NAF Student Festival Award winners announced

This year's Student Festival at the National Arts Festival (NAF) in Grahamstown addressed the politics of gender as students from across South Africa shared their experiences through seven new works written and/or devised by students, one dance work, and one adaptation of a world-drama classic into a South African context. There were nine entries in total from higher-learning institutions across the country.

Motlatji Ditodi from the student advisory panel said: “One student spoke about his experience of devising a play about manhood and explained that he hadn't yet figured out what it means to be a man in the 21st Century, but that he knows it has something to do with being a human first – this seemingly simple statement sums up the hope I have that young artists are continuing to use theatre to wrestle with gender inequality.” Greg Homann added, "Almost all the work we saw over the festival tackles the issues of gender dynamics in courageous and unflinching ways."

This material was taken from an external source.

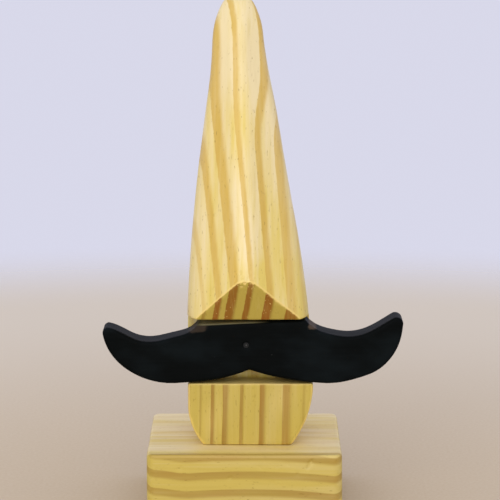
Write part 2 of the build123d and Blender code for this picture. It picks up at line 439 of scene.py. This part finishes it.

A scene from LEBITSO by AFDA
A scene from LEBITSO by AFDA

Only productions created by students were eligible for the Student Festival awards but all the student theatre work was eligible for Standard Bank Ovation Awards. Tracey Sunders from the Standard Bank Ovations Committee said: "This year, the student work that was staged alongside other Fringe productions held its own and a number of works presented by recent alumni of tertiary institutions were deeply satisfying and highly entertaining.” The Dead Chant In Death from Tshwane University of Technology was not eligible for a Student Festival award but was acknowledged by winning a Standard Bank Ovation Award.

Love In The Time Of Revolution (also not eligible for Student Festival awards) from the Moving Assembly Project and the Nelson Mandela University Department of Arts, Culture, and Heritage and Devil At A Dead End from the University of the Witwatersrand both received a Standard Bank Ovation Encore Award which recognised the merit and potential for these works to be developed further.

The Student Festival Awards went to:

Award for best ensemble: The cast of Seeing Red from Rhodes University drama department. This dynamic and impressive all-female-cast created a fictional village of characters through which they explored social and cultural taboos associated with the menstrual cycle.

Award for best director: Kashifa Sithole for Devil At A Dead End from the University of the Witwatersrand. This production used simple staging devices and well-pitched performances to deliver a delicately crafted work that told the moving story of a woman who is dealing with having been sexually assaulted on a train.

Award for best production: Marose from The Market Theatre Laboratory. Here a strong ensemble cast created a stylistically bold and hard-hitting work that uncompromisingly asked the question, ‘What is a man?’

Special mention was also made of the design of Lebitso, a work created by students from AFDA Johannesburg and Østfold University College/Norwegian Theatre Academy. These students collaborated to create a visually rich physical theatre work.

The Student Festival’s advisory panel this year was Motlatji Ditodi and Greg Homann, with additional input from Tracey Saunders and Nobesuthu Rayi.